I would assume the tags you put on there will get picked up by search engines, also the title might too.


----------



## Workaholic

Once you put them on You Tube they are then You Tubes property right?


----------



## RCP

Ken said it best here.


----------



## RCP

Workaholic said:


> Once you put them on You Tube they are then You Tubes property right?

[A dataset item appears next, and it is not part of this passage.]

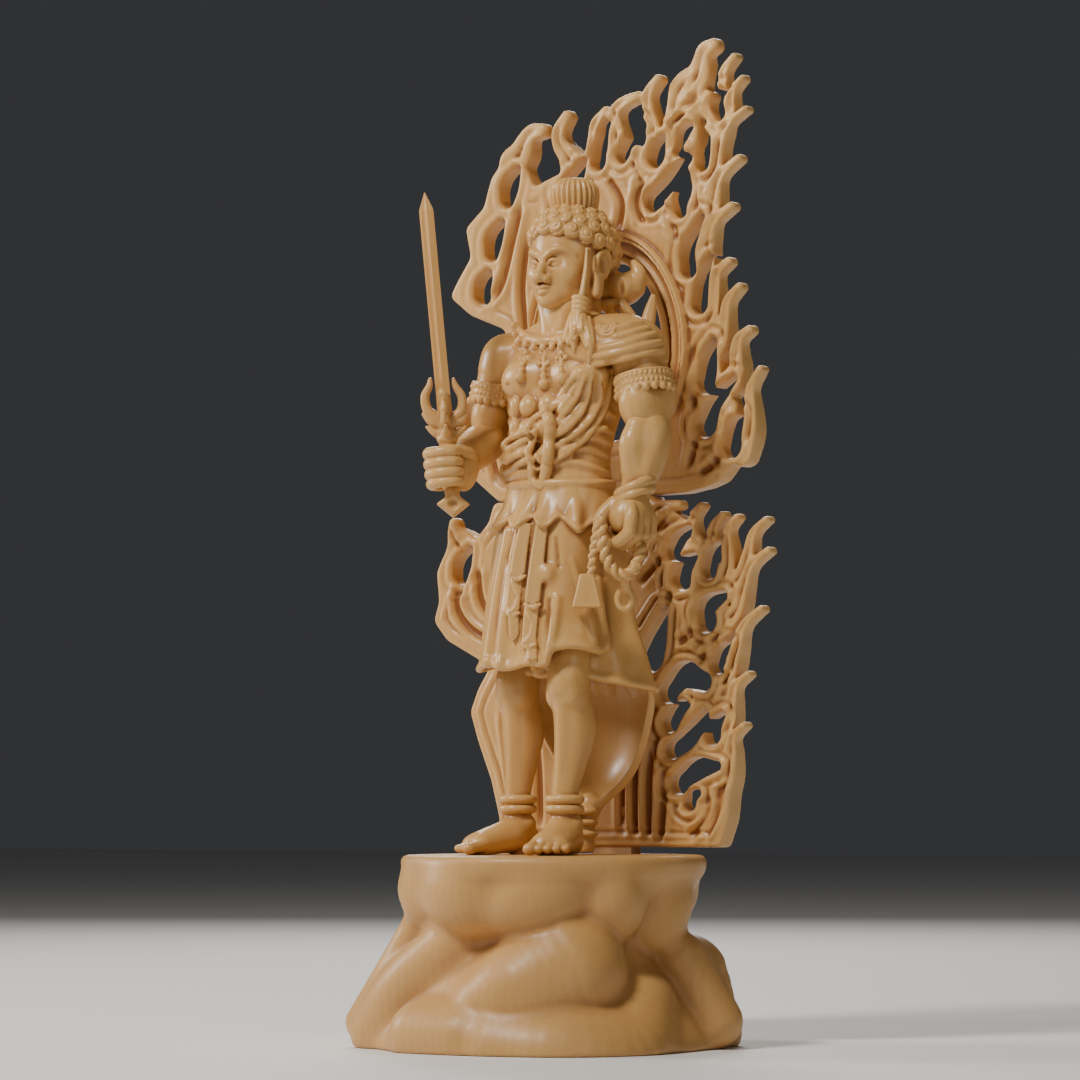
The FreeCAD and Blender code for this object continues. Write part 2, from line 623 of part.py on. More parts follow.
def sword_bore():
    item = DOC.addObject("Part::Cylinder", "fist_bore")
    bind(item, Radius="[grip_radius] + [peg_clearance]", Height="4 * [fist_radius]")
    return set_on_sword(item, "-2 * [fist_radius]")


# -------------------------------------------------------------------- rope
def rope(hand, wrist_pins):
    x, y = "[hand_x] - 4.4", "[hand_y] - 8"
    strand = limb("rope_strand", [
        ((f"{x} + 3", f"{y} + 5", level("[hand_level] + 1")), "[rope_radius]"),
        ((f"{x} + 0.5", y, level("[hand_level] - 6")), "[rope_radius]"),
        ((f"{x} - 1.5", f"{y} - 1", level("[hand_level] - 11")), "[rope_radius]"),
        ((f"{x} - 3", f"{y} - 1.8", level("[hand_level] - 15")), "[rope_radius]"),
    ])
    loop = limb("rope_loop", [
        ((f"{x} + 1", f"{y} + 1", level("[hand_level] - 7")), "[rope_radius]"),
        ((f"{x} + 3.5", f"{y} + 2.5", level("[hand_level] - 13")), "[rope_radius]"),
        ((f"{x} + 8", f"{y} + 6.5", level("[hand_level] - 15.5")), "[rope_radius]"),
        ((f"{x} + 9", f"{y} + 11", level("[hand_level] - 11")), "[rope_radius]"),
        ((f"{x} + 6", f"{y} + 10", level("[hand_level] - 4")), "[rope_radius]"),
    ])
    ring = DOC.addObject("Part::Torus", "rope_ring")
    bind(ring, Radius1="[rope_radius] + 0.4", Radius2="[rope_radius] / 2")
    ring.Placement.Rotation = Rotation(Vector(0, 0, 1), Vector(0.6, -0.8, 0))
    place(ring, f"{x} + 5", f"{y} + 4.6", level("[hand_level] - 18"))
    coil = fuse("rope_blank", strand, loop, ring)
    weight = weight_block(f"{x} - 3", f"{y} - 1.8", level("[hand_level] - 14.5"))
    node(cut("rope_carving", coil, hand, weight), "rope_lasso")
    node(cut("left_palm", hand, wrist_pins), "left_hand")


def weight_block(x, y, top):
    half_top, half_foot = "[weight_top_width] / 2", "[weight_width] / 2"
    item = DOC.addObject("Part::Wedge", "weight_blank")
    bind(item, Xmin=f"-{half_foot}", Xmax=half_foot, Zmin=f"-{half_foot}", Zmax=half_foot,
         Ymin="0", Ymax="[weight_height]", X2min=f"-{half_top}", X2max=half_top,
         Z2min=f"-{half_top}", Z2max=half_top)
    item.Placement.Rotation = Rotation(Vector(0, 0, 1), 36) * Rotation(Vector(1, 0, 0), 90)
    place(item, x, y, f"{top} - [weight_height]")
    return node(item, "rope_weight")


# ----------------------------------------------------------------- aureole
BOARD_STRETCH_X = size("[aureole_width]") / DRAWN_WIDTH
BOARD_STRETCH_Z = size("[aureole_height]") / DRAWN_HEIGHT


def board_point(x, height):
    """A drawn point on the front plane of the aureole."""
    joint = size("[board_joint_level]")
    lowest = size("[board_gap]")
    if height < DRAWN_JOINT:
        share = (height - lowest) / (DRAWN_JOINT - lowest)
        height = lowest + (joint - lowest) * share
    else:
        top = DRAWN_HEIGHT * BOARD_STRETCH_Z
        share = (height - DRAWN_JOINT) / (DRAWN_HEIGHT - DRAWN_JOINT)
        height = joint + (top - joint) * share
    return Vector(x * BOARD_STRETCH_X, size("[aureole_front_y]"),
                  size("[pedestal_height]") + height)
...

Well, you still "own" it, but it is up for grabs for redistribution. You can set it for private though.

From the TOS

For clarity, you retain all of your ownership rights in your Content. However, by submitting Content to YouTube, you hereby grant YouTube a worldwide, non-exclusive, royalty-free, sublicenseable and transferable license to use, reproduce, distribute, prepare derivative works of, display, and perform the Content in connection with the Service and YouTube's (and its successors' and affiliates') business, including without limitation for promoting and redistributing part or all of the Service (and derivative works thereof) in any media formats and through any media channels. You also hereby grant each user of the Service a non-exclusive license to access your Content through the Service, and to use, reproduce, distribute, display and perform such Content as permitted through the functionality of the Service and under these Terms of Service. The above licenses granted by you in video Content you submit to the Service terminate within a commercially reasonable time after you remove or delete your videos from the Service. You understand and agree, however, that YouTube may retain, but not display, distribute, or perform, server copies of your videos that have been removed or deleted. The above licenses granted by you in user comments you submit are perpetual and irrevocable.


----------



## vermontpainter

RCP said:


> Ken said it best here.


Wow how did y'all find that so quick? It relates directly to the topic. Could y'all pull out the most relevant sections and copy paste them to this thread?


----------



## Workaholic

vermontpainter said:


> Wow how did y'all find that so quick? It relates directly to the topic. Could y'all pull out the most relevant sections and copy paste them to this thread?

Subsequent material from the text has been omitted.